It is settled law that a sentence imposed by a trial judge should not be disturbed unless it is shown to be manifestly excessive. A sentence can be manifestly excessive where a trial judge has acted on the wrong principle, biased, overlooked, under valued, overestimated or misunderstood some salient features of the evidence (see Wanosa and Others v. The Queen PNGLR 90). These principles have been followed by numerous cases in this jurisdiction. The onus is on the appellant to show an identifiable error in principle or on the facts or the error may be inferred from the whole of the circumstances (see Norris v. The State [1979] PNGLR 605 at 613).
The offence of manslaughter carries a maximum penalty of imprisonment for life, subject to of course s 19 of the Criminal Code. Counsel for the State in relying on the principles set out in Rex Lialu v. The State [1990] PNGLR 487 and which was referred to also by the trial judge, submits that a life has been taken away prematurely and no compensation or expression of remorse will restore the deceased person to life. The appellant in person on the hand simply submits that his sentence is manifestly excessive and therefore this Court should reduce it.
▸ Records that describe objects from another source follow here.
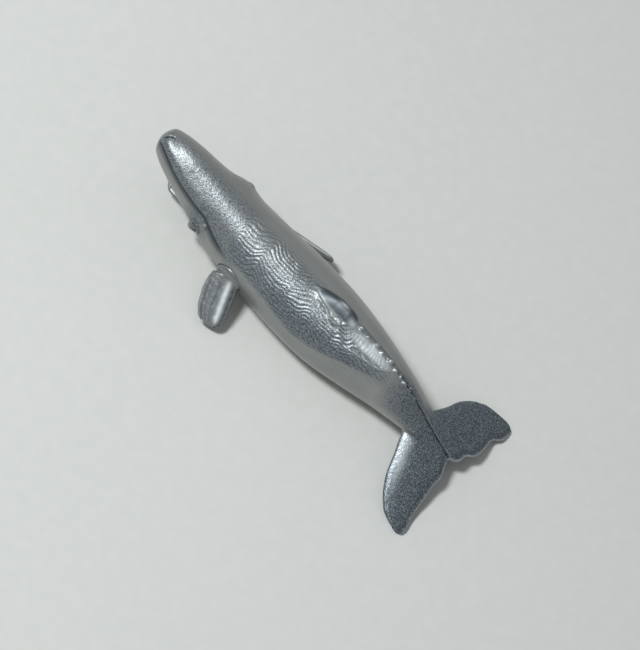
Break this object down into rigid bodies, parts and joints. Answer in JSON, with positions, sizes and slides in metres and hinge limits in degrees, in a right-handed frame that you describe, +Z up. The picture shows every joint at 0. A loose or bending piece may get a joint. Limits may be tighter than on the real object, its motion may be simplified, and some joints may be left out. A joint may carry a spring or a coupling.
{
  "type": "whale figurine",
  "caption": "Small sperm whale figure with a two-part hollow body, turning flippers and a hinged lower jaw, standing on its belly.",
  "frame": {"origin": "under the middle of the figure, on the surface that it stands on", "axes": "nose towards -X, flukes towards +X, right side +Y, back up along +Z"},
  "size_m": [0.0756, 0.0288, 0.0156],
  "materials": {
    "body_skin": "satin metallic grey paint",
    "fin_skin": "satin metallic grey paint",
    "jaw_skin": "satin metallic grey paint",
    "collar": "plain moulded",
    "pin": "drawn wire",
    "eye": "gloss"
  },
  "bodies": {
    "whale_body": {"left_body_shell": "body_skin", "right_body_shell": "body_skin", "jaw_pin": "pin", "left_eye": "eye", "right_eye": "eye"},
    "jaw": {"lower_jaw": "jaw_skin"},
    "left_fin": {"left_flipper": "fin_skin", "left_flipper_retainer": "collar"},
    "right_fin": {"right_flipper": "fin_skin", "right_flipper_retainer": "collar"}
  },
  "joints": [
    {"name": "left_flipper_swivel", "type": "hinge", "parent": "whale_body", "child": "left_fin", "pos_m": [-0.0132, -0.0052, 0.0059], "axis": [0, -1, 0], "range_deg": [0, 70]},
    {"name": "right_flipper_swivel", "type": "hinge", "parent": "whale_body", "child": "right_fin", "pos_m": [-0.0132, 0.0052, 0.0059], "axis": [0, -1, 0], "range_deg": [0, 70]},
    {"name": "jaw_hinge", "type": "hinge", "parent": "whale_body", "child": "jaw", "pos_m": [-0.0206, 0, 0.0026], "axis": [0, 1, 0], "range_deg": [0, 17]}
  ]
}
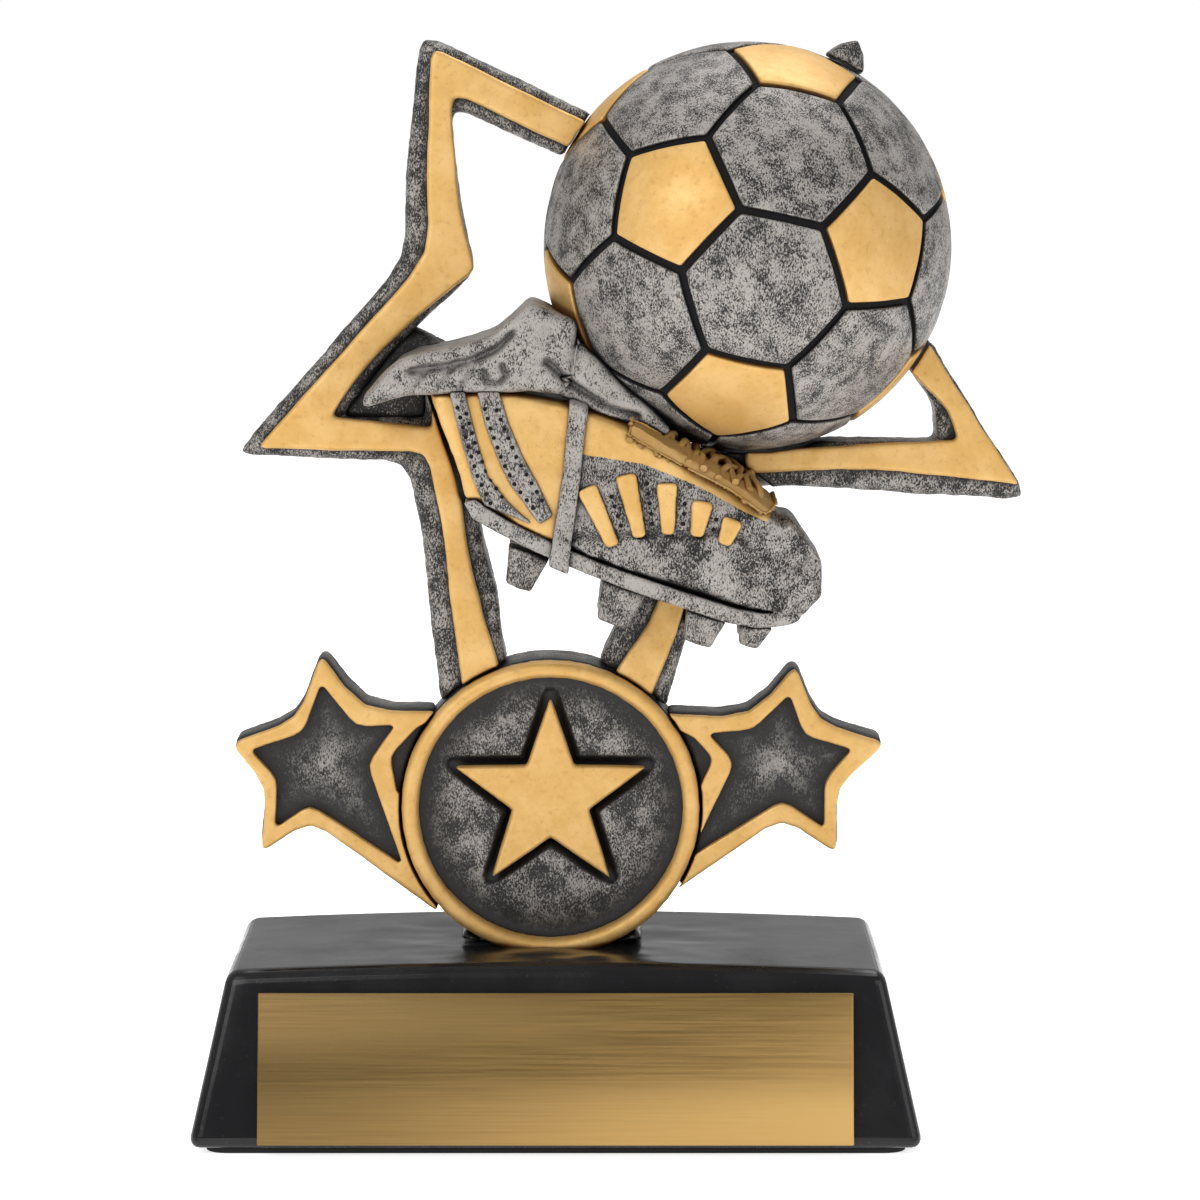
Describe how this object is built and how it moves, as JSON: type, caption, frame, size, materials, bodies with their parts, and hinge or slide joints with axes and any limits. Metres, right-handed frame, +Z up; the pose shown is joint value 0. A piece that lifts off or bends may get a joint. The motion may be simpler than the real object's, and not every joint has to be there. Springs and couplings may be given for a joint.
{
  "type": "star trophy",
  "caption": "Cast resin football trophy: a boot striking a ball in a star frame, over a star medallion flanked by side stars, on a tapered black base with a blank name plate.",
  "frame": {"origin": "middle of the underside, on the surface that the trophy stands on", "axes": "+Z up; -Y is the front, which carries the name plate; +X is to the right as seen from the front"},
  "size_m": [0.0834, 0.041, 0.1097],
  "materials": {
    "gloss_black": "gloss black lacquer on cast resin",
    "antique_silver": "black paint sponged with silver, satin, on cast resin",
    "light_silver": "black paint rubbed heavily with silver, satin, on cast resin",
    "satin_gold": "satin gold paint with brown wash in the recesses, on cast resin",
    "plate_gold": "brushed gold anodised sheet, blank",
    "tape": "double-sided adhesive film",
    "felt": "black felt"
  },
  "bodies": {
    "root": {"felt_pad": "felt", "base_block": "gloss_black", "plate_tape": "tape", "name_plate": "plate_gold", "figure_stem": "gloss_black", "medallion_body": "antique_silver", "medallion_ring": "satin_gold", "medallion_star": "satin_gold", "left_star_body": "antique_silver", "left_star_rim": "satin_gold", "right_star_body": "antique_silver", "right_star_rim": "satin_gold", "frame_left": "antique_silver", "frame_right": "antique_silver", "frame_top_tip": "antique_silver", "frame_web": "antique_silver", "frame_face_left": "satin_gold", "frame_face_right": "satin_gold", "frame_face_right_leg": "satin_gold", "ball": "antique_silver", "ball_pentagon_01": "satin_gold", "ball_pentagon_02": "satin_gold", "ball_pentagon_03": "satin_gold", "ball_pentagon_04": "satin_gold", "ball_pentagon_05": "satin_gold", "ball_pentagon_06": "satin_gold", "ball_pentagon_07": "satin_gold", "ball_pentagon_08": "satin_gold", "ball_pentagon_09": "satin_gold", "ball_pentagon_10": "satin_gold", "ball_pentagon_11": "satin_gold", "ball_pentagon_12": "satin_gold", "boot_upper": "satin_gold", "boot_collar": "light_silver", "boot_tongue": "light_silver", "boot_sole": "antique_silver", "boot_strap": "light_silver", "boot_toe_cap": "antique_silver", "boot_laces": "satin_gold", "boot_heel_band_1": "antique_silver", "boot_heel_band_2": "antique_silver", "boot_rib_1": "satin_gold", "boot_rib_2": "satin_gold", "boot_rib_3": "satin_gold", "boot_rib_4": "satin_gold", "boot_rib_5": "satin_gold", "boot_stud_heel_outer": "antique_silver", "boot_stud_heel_inner": "antique_silver", "boot_stud_middle_outer": "antique_silver", "boot_stud_middle_inner": "antique_silver", "boot_stud_ball_of_foot_outer": "antique_silver", "boot_stud_ball_of_foot_inner": "antique_silver", "boot_stud_toe_outer": "antique_silver", "boot_stud_toe_inner": "antique_silver"}
  },
  "joints": []
}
We cannot find any identifiable error in the reasons for sentence. The trial judge had regard to all the relevant matters in sentence including the fact that the appellant was a first offender and the circumstances of the fight which led to the death of the deceased. We do not consider the fact that the deceased was drunk and had an argument with the appellant in the first place has any significance in the subsequent fight at the Independence Oval. When the fight got to the oval, the deceased was chasing a friend of the appellant. The deceased was not chasing the appellant. The appellant came in to attack the deceased while the deceased was chasing his friend. In the circumstances we cannot give this consideration any further mitigating effect than the trial judge had given in his sentence. We find that there is no error in this regard.
Furthermore, the trial judge had regard to the principles and the proper approach to sentencing in manslaughter cases enunciated by the Supreme Court in Lialu v. The State (supra).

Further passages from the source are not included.